The Abu Ghraib prison facility itself is not evil. No building or structure is inherently "evil"; the evil occurs in the way it is used to inflict pain and humiliation upon its inmates, in excess of what is allowed by the Geneva conventions and in keeping with recognized concepts of human respect and decency.

It's completely irrelevent 27.May.2004 00:34


..."United States would demolish Abu Ghraib prison and build a modern maximum-security center in Baghdad to replace it."

It's a total non-issue.

Spot the spin... 27.May.2004 16:51

Tony Blair's dog

First the header;

"Pentagon Was Blindsided by Bush Pledge to Raze Prison"
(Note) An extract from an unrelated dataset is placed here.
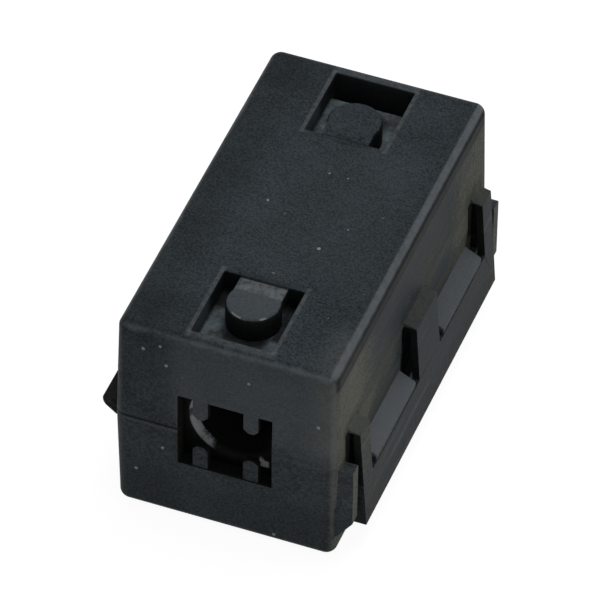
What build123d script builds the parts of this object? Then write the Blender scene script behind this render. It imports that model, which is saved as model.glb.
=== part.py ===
from build123d import *
import math
import os

# A clip-on ferrite bead for a round cable: a moulded case in two halves that
# folds on a flexible strip, closes with a latch strap and holds two ferrite
# half shells. X runs across the case towards the latch, Y along the cable, Z up.
# The origin is in the middle of the cable passage, on the parting plane.
# All lengths are in millimetres and all angles in degrees.

# Case
case_length = 33.0      # along the cable, at the parting plane
case_width = 17.8       # across the cable, at the parting plane
half_height = 9.25      # one half, from the parting plane to its flat face
draft_angle = 1.5       # lean of the four outer walls
corner_radius = 1.1     # upright corners
rim_radius = 0.8        # edges of the flat face
side_wall = 1.5         # side walls at the parting plane
end_wall = 1.35         # end walls at the parting plane
roof_thickness = 1.7    # flat wall

# Ferrite half shells
ferrite_end_gap = 0.65  # from each end of the ferrite to the end wall
ferrite_top_gap = 0.4   # from the ferrite to the flat wall, where the buttons press
ferrite_clearance = 0.15
bore_radius = 3.05
bore_chamfer = 0.75     # wide ground rim at each end of the bore
ferrite_chamfer = 0.4   # outer long edges away from the parting plane
stop_rib_width = 1.0    # ribs on the end walls that keep the ferrite in the middle
stop_rib_height = 5.0
stop_rib_x = 5.5

# Cable opening in each end wall, with teeth that grip the cable
opening_width = 7.5
opening_height = 6.9
tooth_width = 1.2
tooth_length = 2.05
tooth_notch = 1.15      # gap beside the outer side of each tooth
tooth_tip_chamfer = 0.35
tooth_thickness = 0.6     # at the outer side of the wall

# Windows in the flat walls, each with a spring tongue that presses on the ferrite
window_width = 6.4
window_length = 6.85
tongue_width = 3.8
tongue_thickness = 1.0
tongue_drop = 0.12        # arm below the flat face, which the button is level with
button_radius = 2.1
button_setback = 2.45     # free gap between the button and the window's outer edge
button_chamfer = 0.2
tongue_root = 1.0         # how far the tongue runs on inside the flat wall

# Latch strap, which hangs from the upper half
strap_gap = 0.36          # from the side wall at the parting plane to the strap's upper end
strap_thickness = 0.6
strap_end_gap = 0.6       # free gap between each end of the strap and the ear beyond it
strap_top = 2.2           # underside of the knuckles that carry it
strap_drop = 9.15         # height of the strap
strap_flare = 4.0         # lean away from the case on the way down
foot_height = 1.9         # thicker lowest stretch
foot_in = 0.5             # how far it is thicker towards the case
bar_height = 4.05         # solid bar below the two windows
end_post_width = 1.9
middle_post_width = 4.4
strap_corner_radius = 0.25
knuckle_height = 0.4      # at the side wall
knuckle_nose = 0.05       # upright stretch over the outer edge of the strap
knuckle_radius = 0.4
post_pocket_depth = 0.7   # pockets in the side walls behind the posts
post_pocket_margin = 0.45 # how much wider they are at each side of a post
post_pocket_drop = 4.6    # how far they go on below the parting plane

# Catches on the lower half, which stand in the windows of the strap
catch_out = 1.3
catch_end_gap = 0.85      # free gap between a catch and the posts beside it
catch_drop = 1.5          # upper edge of the ramp below the parting plane
catch_slope = 30.0        # ramp angle below the horizontal
catch_play = 0.1          # gap between a catch and the bar that it holds

# Ears on the lower half, one beyond each end of the strap
ear_inset = 0.65          # from the end of the case
ear_out = 1.07
ear_thickness = 1.05
ear_drop = 0.2            # upper edge below the parting plane
ear_height = 5.3          # straight outer edge
ear_taper_height = 1.8    # sloped edge back to the wall

# Folding strip on the side away from the latch
hinge_out = 1.2           # from the side wall at the parting plane
hinge_inset = 1.1         # from each end of the case
hinge_rise = 3.5          # upper edge of the leaf above the parting plane
hinge_drop = 1.35         # lower edge of the strip below the parting plane
hinge_strip = 0.4        # thickness of the flexible strip
hinge_seam = 0.15         # joint of leaf and strip above the parting plane
hinge_bend_radius = 0.35

# Worked out from the sizes above
side_x = case_width / 2
cavity_width = case_width - 2 * side_wall
cavity_length = case_length - 2 * end_wall
cavity_height = half_height - roof_thickness
ferrite_width = cavity_width - 2 * ferrite_clearance
ferrite_length = cavity_length - 2 * ferrite_end_gap
ferrite_height = cavity_height - ferrite_top_gap
strap_inner = side_x + strap_gap
strap_outer = strap_inner + strap_thickness
strap_length = case_length - 2 * (ear_inset + ear_thickness + strap_end_gap)
bar_top = strap_top - strap_drop + bar_height
post_span = (strap_length - middle_post_width) / 2 - end_post_width
window_centre = (middle_post_width + post_span) / 2
catch_length = post_span - 2 * catch_end_gap
hinge_length = case_length - 2 * hinge_inset
hinge_x = -(side_x + hinge_out)
into_wall = side_wall / 2     # how deep what stands on a side wall is rooted in it


def wall_lean(height):
    """How far an outer wall has leaned in, at a height off the parting plane."""
    return height * math.tan(math.radians(draft_angle))


def wall_x(height):
    """Distance of the leaning side wall from the middle, at a height off the parting plane."""
    return side_x - wall_lean(height)


def prism_along_y(points, length, rounded=(), radius=0.0):
    """A prism along Y, centred on Y = 0, with an outline of points in the plane Y = 0."""
    outline = make_face(Polyline(*points, close=True))
    if rounded:
        corners = [
            min(outline.vertices(), key=lambda v: (Vector(v.X, v.Y, v.Z) - Vector(*points[i])).length)
            for i in rounded
        ]
        outline = fillet(corners, radius)
    return extrude(outline, length / 2, both=True)


def drafted_block(width, length, radius):
    """A block on the parting plane whose walls lean in by the draft angle."""
    outline = RectangleRounded(width, length, radius)
    return extrude(outline, half_height, taper=draft_angle)


def side_wall_form():
    """What the outer faces of one half enclose, without its rounded rim."""
    return drafted_block(case_width, case_length, corner_radius)


def tongue(end):
    """Spring tongue in one window: a level arm with a thick round button at its tip."""
    window_outer = cavity_length / 2
    arm_start = window_outer - window_length - tongue_root
    button_y = window_outer - button_setback - button_radius
    arm = Box(tongue_width, button_y - arm_start, tongue_thickness)
    arm_z = half_height - tongue_drop - tongue_thickness / 2
    height = half_height - ferrite_height
    button = Pos(0, end * button_y, ferrite_height) * Cylinder(
        button_radius, height, align=(Align.CENTER, Align.CENTER, Align.MIN)
    )
    button = chamfer(button.edges().sort_by(Axis.Z)[-1], button_chamfer)
    return Pos(0, end * (arm_start + button_y) / 2, arm_z) * arm + button


def end_opening(end):
    """Cable opening through the end wall of one half, without its teeth."""
    cut = Box(opening_width, 2 * end_wall, opening_height)
    return Pos(0, end * (case_length - end_wall) / 2, 0) * cut


def tooth(end, side):
    """Thin blunt tooth that stands in the cable opening and grips the cable."""
    root = opening_height / 2
    outer = opening_width / 2 - tooth_notch
    inner = outer - tooth_width
    tip = root - tooth_length
    shoulder = tip + tooth_tip_chamfer
    points = [
        (outer, 0, root + end_wall), (outer, 0, shoulder), (outer - tooth_tip_chamfer, 0, tip),
        (inner + tooth_tip_chamfer, 0, tip), (inner, 0, shoulder), (inner, 0, root + end_wall),
    ]
    plate = prism_along_y([(side * x, y, z) for x, y, z in points], tooth_thickness)
    place = case_length / 2 - wall_lean(half_height) - tooth_thickness / 2
    return Pos(0, end * place, 0) * plate


def post_pocket(y, width, height):
    """Pocket in the side wall behind one post of the strap, from the parting plane up."""
    base = (Align.CENTER, Align.CENTER, Align.MIN)
    return Pos(side_x, y, 0) * Box(2 * post_pocket_depth, width, height, align=base)


def case_half():
    """One half of the case as the upper one stands, without hinge and latch."""
    half = side_wall_form()
    half = fillet(half.faces().sort_by(Axis.Z)[-1].edges(), rim_radius)
    base = (Align.CENTER, Align.CENTER, Align.MIN)
    half -= Box(cavity_width, cavity_length, cavity_height, align=base)
    stop_rib = Box(stop_rib_width, ferrite_end_gap, stop_rib_height, align=base)
    for end in (-1, 1):
        y = end * (cavity_length - window_length) / 2
        half -= Pos(0, y, cavity_height) * Box(window_width, window_length, half_height, align=base)
        half += tongue(end)
        half -= end_opening(end)
        for side in (-1, 1):
            half += tooth(end, side)
            half += Pos(side * stop_rib_x, end * (cavity_length - ferrite_end_gap) / 2, 0) * stop_rib
    return half


def knuckle(width):
    """Shoulder on the upper half that carries one post of the strap."""
    top = strap_top + knuckle_height
    points = [
        (side_x - into_wall, 0, strap_top), (strap_outer, 0, strap_top),
        (strap_outer, 0, strap_top + knuckle_nose),
        (strap_inner, 0, top - knuckle_height / 2),
        (wall_x(top), 0, top), (side_x - into_wall, 0, top),
    ]
    return prism_along_y(points, width, rounded=(3,), radius=knuckle_radius)


def flare(drop):
    """How far the strap has leaned out, at a distance below its upper end."""
    return drop * math.tan(math.radians(strap_flare))


def strap_profile():
    """Section of the strap: it leans out on the way down and ends in a thicker foot."""
    bottom = strap_top - strap_drop
    foot_top = bottom + foot_height
    foot_inner = strap_inner + flare(strap_drop) - foot_in
    return [
        (strap_inner, 0, strap_top), (strap_outer, 0, strap_top),
        (strap_outer + flare(strap_drop), 0, bottom), (foot_inner, 0, bottom),
        (foot_inner, 0, foot_top - foot_in),
        (strap_inner + flare(strap_top - foot_top), 0, foot_top),
    ]


def latch_strap():
    """Three posts and the bar that they carry, round two windows."""
    strap = prism_along_y(strap_profile(), strap_length)
    height = strap_top - bar_top
    deep = 4 * strap_thickness
    for side in (-1, 1):
        hole = Pos(strap_outer, side * window_centre, bar_top) * Box(
            deep, post_span, 2 * height, align=(Align.CENTER, Align.CENTER, Align.MIN)
        )
        lower_edges = hole.edges().filter_by(Axis.X).group_by(Axis.Z)[0]
        strap -= fillet(lower_edges, strap_corner_radius)
    return strap


def catch():
    """Ramped catch on the side wall of the lower half."""
    tip = side_x + catch_out
    ramp_fall = (tip - wall_x(catch_drop)) * math.tan(math.radians(catch_slope))
    under = bar_top + catch_play
    points = [
        (side_x - into_wall, 0, under), (tip, 0, under),
        (tip, 0, -catch_drop - ramp_fall), (wall_x(catch_drop), 0, -catch_drop),
        (side_x - into_wall, 0, -catch_drop),
    ]
    return prism_along_y(points, catch_length)


def ear(end):
    """Ear on the lower half that guards one end of the strap."""
    root, tip = side_x - into_wall, side_x + ear_out
    bend = ear_drop + ear_height
    foot = bend + ear_taper_height
    points = [
        (root, 0, -ear_drop), (tip, 0, -ear_drop), (tip, 0, -bend),
        (wall_x(foot), 0, -foot), (root, 0, -foot),
    ]
    plate = prism_along_y(points, ear_thickness)
    return Pos(0, end * ((case_length - ear_thickness) / 2 - ear_inset), 0) * plate


def hinge_leaf():
    """Wedge on the upper half that ends in the folding strip."""
    points = [
        (-side_x + into_wall, 0, hinge_rise), (-wall_x(hinge_rise), 0, hinge_rise),
        (hinge_x, 0, hinge_seam), (-side_x + into_wall, 0, hinge_seam),
    ]
    return prism_along_y(points, hinge_length)


def folding_strip():
    """Thin strip that turns under the leaf and back to the lower half."""
    inner_x = hinge_x + hinge_strip
    bend = -hinge_strip
    root = -side_x + into_wall
    slope = math.atan2(hinge_drop + bend, -side_x - hinge_x)
    root_under = bend - (root - hinge_x) * math.tan(slope)
    points = [
        (hinge_x, 0, hinge_seam), (inner_x, 0, hinge_seam), (inner_x, 0, bend + hinge_strip / 4),
        (root, 0, root_under + hinge_strip / math.cos(slope)),
        (root, 0, root_under), (hinge_x, 0, bend),
    ]
    strip = prism_along_y(points, hinge_length, rounded=(5,), radius=hinge_bend_radius)
    return strip - mirror(side_wall_form(), Plane.XY)


def ferrite_half():
    """Ferrite half shell of the upper half, with its half of the bore."""
    base = (Align.CENTER, Align.CENTER, Align.MIN)
    block = Box(ferrite_width, ferrite_length, ferrite_height, align=base)
    long_edges = block.edges().filter_by(Axis.Y).group_by(Axis.Z)[-1]
    block = chamfer(long_edges, ferrite_chamfer)
    bore = Rot(90, 0, 0) * Cylinder(bore_radius, 2 * ferrite_length)
    block -= bore
    for end in (-1, 1):
        mouth = Cone(bore_radius, bore_radius + 2 * bore_chamfer, 2 * bore_chamfer)
        block -= Pos(0, end * ferrite_length / 2, 0) * Rot(-90 * end, 0, 0) * mouth
    return block


def build():
    """Every node by its name."""
    upper = case_half() + hinge_leaf()
    lower = mirror(case_half(), Plane.XY)
    posts = [(0, middle_post_width)]
    for side in (-1, 1):
        posts.append((side * (strap_length - end_post_width) / 2, end_post_width))
        lower += Pos(0, side * window_centre, 0) * catch()
        lower += ear(side)
    for y, width in posts:
        pocket_width = width + 2 * post_pocket_margin
        upper -= post_pocket(y, pocket_width, strap_top)
        upper += Pos(0, y, 0) * knuckle(width)
        lower -= mirror(post_pocket(y, pocket_width, post_pocket_drop), Plane.XY)
    return {
        "upper_case": upper,
        "lower_case": lower,
        "living_hinge": folding_strip(),
        "latch_strap": latch_strap(),
        "ferrite_upper": ferrite_half(),
        "ferrite_lower": mirror(ferrite_half(), Plane.XY),
    }


os.makedirs("parts", exist_ok=True)
for name, node in build().items():
    export_step(node, f"parts/{name}.step")
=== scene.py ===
# %% [markdown]
# # Dressing a clip-on ferrite bead
# This bead is a small black moulded case that closes round a cable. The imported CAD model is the
# frame: it gives every solid its shape and place, in metres. This script adds what the eye needs on
# top: broken edges, moulded grain, dust, wear, painted shade and highlights, and a hinge strip built
# in the shape of its fold.

# %% Load the frame
import math

import bmesh
import bpy
from mathutils import Matrix, Vector


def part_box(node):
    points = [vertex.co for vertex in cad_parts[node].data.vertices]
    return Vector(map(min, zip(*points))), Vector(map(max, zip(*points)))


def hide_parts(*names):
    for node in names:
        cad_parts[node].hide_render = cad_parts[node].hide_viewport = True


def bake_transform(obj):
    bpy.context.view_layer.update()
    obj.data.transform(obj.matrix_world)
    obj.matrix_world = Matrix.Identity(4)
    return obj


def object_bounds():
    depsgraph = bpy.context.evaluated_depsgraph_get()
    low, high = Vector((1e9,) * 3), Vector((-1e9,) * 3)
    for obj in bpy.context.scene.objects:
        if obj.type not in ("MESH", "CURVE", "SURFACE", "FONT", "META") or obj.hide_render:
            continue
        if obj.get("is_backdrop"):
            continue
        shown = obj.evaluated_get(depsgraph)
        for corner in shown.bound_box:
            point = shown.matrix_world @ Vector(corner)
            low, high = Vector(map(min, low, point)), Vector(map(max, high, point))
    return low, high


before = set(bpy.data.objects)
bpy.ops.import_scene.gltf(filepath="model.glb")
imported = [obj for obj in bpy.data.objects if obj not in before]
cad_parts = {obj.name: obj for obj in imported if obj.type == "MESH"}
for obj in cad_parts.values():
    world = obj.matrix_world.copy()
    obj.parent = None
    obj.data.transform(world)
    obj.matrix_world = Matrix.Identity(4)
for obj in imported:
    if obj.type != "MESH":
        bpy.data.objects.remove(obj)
cad_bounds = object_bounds()
MM = 0.001
print("nodes:", sorted(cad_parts))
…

created to imply that Pentagon, for some bizarre
reason, was suddenly not "in the loop".

That was the BIG miss on the spinner meister's part.

Then the "comment";

""This office was not aware of any plans to raze Abu Ghraib or build another prison," said a Pentagon spokesman who insisted that he not be identified because he did not want to be seen as contradicting the president."

Now, since this "Pentagon spokesman" can not be identified
it is very likely that the person - if he/she is a real person -
was asked just BECAUSE the office he/she is working in
is not working with the Iraq conflict.

Think about it, the possibilities are endless when it comes
to construct damage controlling statements and/or articles.